L’histoire est connue. Maintenant quittons la capitale, laissons l’intelligentsia à ses pétitions, les Plastic People à leur muzak épuisante, et les adultes à leur sérieux. Direction Trenčin (actuelle Slovaquie). Nous sommes en 1985. Michal Kaščák a 13 ans et il n’intellectualise pas sa fronde. Il est comme ça, c’est tout : railleur, turbulent, malicieux. En un mot, c’est un adolescent. Ses fétiches à lui, ce sont les Talking Heads et les B-52s qu’il a découverts lors de vacances en famille en Yougoslavie, mais aussi le groupe punk local Chór Vážskych Muzikantov (CHVM). Son frère Peter, deux ans plus âgé, a fondé un groupe avec trois amis, mais le chanteur n’assume pas – aussi le benjamin prend la relève. Ils sont rejoints par un cinquième larron saxophoniste et la plupart de leurs paroles sont écrites par L’ubor Benkovič, un autre ami de la bande et le génie caché du lot. Bez Ladu a Skladu (que l’on pourrait traduire par « sans queue ni tête ») est né.

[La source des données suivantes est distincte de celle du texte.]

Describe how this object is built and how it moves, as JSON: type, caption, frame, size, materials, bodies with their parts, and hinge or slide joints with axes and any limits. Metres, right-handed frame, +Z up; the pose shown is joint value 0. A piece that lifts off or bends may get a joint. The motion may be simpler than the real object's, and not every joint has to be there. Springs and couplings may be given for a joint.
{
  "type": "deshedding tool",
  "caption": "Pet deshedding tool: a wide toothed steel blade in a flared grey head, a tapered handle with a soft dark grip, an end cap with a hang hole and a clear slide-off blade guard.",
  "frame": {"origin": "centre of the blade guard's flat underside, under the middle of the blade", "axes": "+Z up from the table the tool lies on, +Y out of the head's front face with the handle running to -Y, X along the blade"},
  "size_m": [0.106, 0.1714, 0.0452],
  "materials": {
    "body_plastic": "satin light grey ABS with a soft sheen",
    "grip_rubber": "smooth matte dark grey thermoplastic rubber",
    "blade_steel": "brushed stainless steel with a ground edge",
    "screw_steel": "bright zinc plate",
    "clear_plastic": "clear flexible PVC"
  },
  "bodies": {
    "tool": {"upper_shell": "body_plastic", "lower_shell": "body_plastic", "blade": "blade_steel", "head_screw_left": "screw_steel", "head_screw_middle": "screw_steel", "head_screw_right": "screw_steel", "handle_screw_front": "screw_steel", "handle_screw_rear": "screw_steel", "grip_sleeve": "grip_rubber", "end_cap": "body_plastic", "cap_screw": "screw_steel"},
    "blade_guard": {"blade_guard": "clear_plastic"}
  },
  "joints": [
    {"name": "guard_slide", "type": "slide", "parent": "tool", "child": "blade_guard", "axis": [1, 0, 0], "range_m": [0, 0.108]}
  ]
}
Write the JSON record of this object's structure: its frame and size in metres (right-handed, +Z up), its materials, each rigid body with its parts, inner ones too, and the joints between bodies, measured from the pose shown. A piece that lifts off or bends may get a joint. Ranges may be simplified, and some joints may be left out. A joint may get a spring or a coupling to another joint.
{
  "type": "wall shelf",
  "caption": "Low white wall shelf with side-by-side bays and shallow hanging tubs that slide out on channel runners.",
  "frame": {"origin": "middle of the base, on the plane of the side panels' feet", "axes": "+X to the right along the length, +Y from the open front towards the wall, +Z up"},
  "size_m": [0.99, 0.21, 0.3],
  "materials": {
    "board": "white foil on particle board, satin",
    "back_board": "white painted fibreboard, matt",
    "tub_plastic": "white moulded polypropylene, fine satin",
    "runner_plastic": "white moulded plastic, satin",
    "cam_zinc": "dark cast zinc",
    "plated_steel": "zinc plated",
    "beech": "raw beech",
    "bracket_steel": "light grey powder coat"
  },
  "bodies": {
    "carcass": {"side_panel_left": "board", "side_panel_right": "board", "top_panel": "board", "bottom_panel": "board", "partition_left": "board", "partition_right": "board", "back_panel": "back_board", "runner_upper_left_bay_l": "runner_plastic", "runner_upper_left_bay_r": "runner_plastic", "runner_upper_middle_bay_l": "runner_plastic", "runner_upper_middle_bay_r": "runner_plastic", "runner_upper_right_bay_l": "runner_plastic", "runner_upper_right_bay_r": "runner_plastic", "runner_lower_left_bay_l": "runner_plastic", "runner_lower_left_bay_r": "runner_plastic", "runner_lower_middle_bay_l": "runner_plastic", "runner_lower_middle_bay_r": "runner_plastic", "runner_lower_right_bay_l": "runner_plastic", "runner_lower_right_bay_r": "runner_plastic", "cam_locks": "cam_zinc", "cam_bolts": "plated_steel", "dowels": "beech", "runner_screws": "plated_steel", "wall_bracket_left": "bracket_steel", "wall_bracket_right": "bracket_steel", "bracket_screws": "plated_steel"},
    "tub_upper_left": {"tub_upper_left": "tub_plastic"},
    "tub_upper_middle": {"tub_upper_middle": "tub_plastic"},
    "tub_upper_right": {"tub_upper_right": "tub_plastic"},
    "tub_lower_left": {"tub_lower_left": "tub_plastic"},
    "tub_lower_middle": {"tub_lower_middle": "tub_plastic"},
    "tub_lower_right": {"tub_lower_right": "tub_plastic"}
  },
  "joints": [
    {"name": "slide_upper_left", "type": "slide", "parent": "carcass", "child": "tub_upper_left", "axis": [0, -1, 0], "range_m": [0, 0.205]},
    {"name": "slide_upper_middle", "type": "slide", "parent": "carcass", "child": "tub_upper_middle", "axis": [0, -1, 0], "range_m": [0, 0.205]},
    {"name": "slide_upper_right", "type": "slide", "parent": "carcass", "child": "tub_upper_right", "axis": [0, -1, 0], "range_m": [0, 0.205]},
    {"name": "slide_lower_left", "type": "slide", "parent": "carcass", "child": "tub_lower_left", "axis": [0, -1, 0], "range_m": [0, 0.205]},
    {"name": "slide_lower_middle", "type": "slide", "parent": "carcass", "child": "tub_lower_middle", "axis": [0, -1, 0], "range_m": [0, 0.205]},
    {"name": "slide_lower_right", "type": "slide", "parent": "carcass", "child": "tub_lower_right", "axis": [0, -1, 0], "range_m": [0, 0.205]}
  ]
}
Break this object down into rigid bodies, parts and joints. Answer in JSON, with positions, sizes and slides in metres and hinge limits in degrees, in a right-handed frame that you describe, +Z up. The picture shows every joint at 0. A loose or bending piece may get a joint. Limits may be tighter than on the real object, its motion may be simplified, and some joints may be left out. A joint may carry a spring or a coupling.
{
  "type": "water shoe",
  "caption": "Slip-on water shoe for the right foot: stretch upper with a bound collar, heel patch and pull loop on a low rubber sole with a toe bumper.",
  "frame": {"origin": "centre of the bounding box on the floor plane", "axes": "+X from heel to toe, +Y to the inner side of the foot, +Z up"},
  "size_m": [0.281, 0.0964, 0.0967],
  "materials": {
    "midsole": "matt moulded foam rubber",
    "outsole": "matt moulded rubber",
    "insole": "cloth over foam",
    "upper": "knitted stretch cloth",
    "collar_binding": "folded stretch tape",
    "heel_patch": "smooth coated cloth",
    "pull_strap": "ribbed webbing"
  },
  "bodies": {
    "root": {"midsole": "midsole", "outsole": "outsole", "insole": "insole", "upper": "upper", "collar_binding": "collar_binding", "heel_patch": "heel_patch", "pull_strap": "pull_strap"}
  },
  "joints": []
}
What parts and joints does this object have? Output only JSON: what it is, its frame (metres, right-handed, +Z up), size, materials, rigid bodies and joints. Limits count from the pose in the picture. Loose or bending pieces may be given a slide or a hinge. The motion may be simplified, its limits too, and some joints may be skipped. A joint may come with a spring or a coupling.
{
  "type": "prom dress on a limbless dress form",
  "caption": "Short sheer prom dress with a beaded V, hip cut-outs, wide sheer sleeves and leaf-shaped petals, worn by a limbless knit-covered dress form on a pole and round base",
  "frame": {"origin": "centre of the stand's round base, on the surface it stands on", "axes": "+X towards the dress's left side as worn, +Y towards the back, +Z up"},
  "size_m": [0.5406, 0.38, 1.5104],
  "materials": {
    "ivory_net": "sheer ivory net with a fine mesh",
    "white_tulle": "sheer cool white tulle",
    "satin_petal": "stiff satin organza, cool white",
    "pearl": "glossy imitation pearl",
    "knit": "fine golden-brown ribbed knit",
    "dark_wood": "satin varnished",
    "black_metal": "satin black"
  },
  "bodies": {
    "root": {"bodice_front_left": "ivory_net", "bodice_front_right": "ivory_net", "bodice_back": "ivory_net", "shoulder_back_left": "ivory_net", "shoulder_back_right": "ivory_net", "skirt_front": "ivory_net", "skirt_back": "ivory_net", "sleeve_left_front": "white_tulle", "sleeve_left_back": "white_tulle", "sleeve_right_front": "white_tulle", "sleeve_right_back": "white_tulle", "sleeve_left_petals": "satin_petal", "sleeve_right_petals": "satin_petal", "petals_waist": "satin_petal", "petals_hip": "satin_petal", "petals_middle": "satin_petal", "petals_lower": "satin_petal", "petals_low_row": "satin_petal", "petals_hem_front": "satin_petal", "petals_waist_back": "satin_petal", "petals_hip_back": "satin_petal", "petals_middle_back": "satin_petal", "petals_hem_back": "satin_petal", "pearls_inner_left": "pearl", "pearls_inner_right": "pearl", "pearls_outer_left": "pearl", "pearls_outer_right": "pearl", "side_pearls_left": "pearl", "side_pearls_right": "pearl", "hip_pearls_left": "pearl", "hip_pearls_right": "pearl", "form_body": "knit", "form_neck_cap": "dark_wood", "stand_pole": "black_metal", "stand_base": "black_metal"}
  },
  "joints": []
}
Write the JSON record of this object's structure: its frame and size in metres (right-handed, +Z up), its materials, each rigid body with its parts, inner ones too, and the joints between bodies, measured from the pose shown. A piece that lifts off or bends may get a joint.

Le groupe donne son tout premier concert lors de la fête de mariage de l’aîné de la fratrie Kaščák, Martin. En décembre de la même année, les drilles participent à un tremplin de groupes de collégiens de Trenčin ; ils tapent alors dans l’œil des CHVM, qui les prennent sous leur aile et les font jouer au club rock Mladej Garde (« la jeune garde ») de Bratislava, où ils assurent tellement qu’ils se retrouvent illico programmés au Rockfest de Prague. Le chanteur mue, ils ont de l’acné, nagent dans des costumes noirs avec des socquettes blanches fauchées et jouent encore approximativement de leurs instruments, mais qu’importe : l’énergie et l’enthousiasme qu’ils dégagent emportent tout sur leur passage. Et puis il y a ces paroles, qui, l’air de rien, appuient là où ça fait mal :
Génový inžinier, sur un ingénieur génétique qui travaille sur des cerveaux en fer-blanc ; Odtnite Mu Hlavu dans laquelle le chanteur commande de couper les têtes qui dépassent « pour que nous puissions tous être égaux », « pour répondre aux normes » ou car « l’armée a besoin de coupes droites. »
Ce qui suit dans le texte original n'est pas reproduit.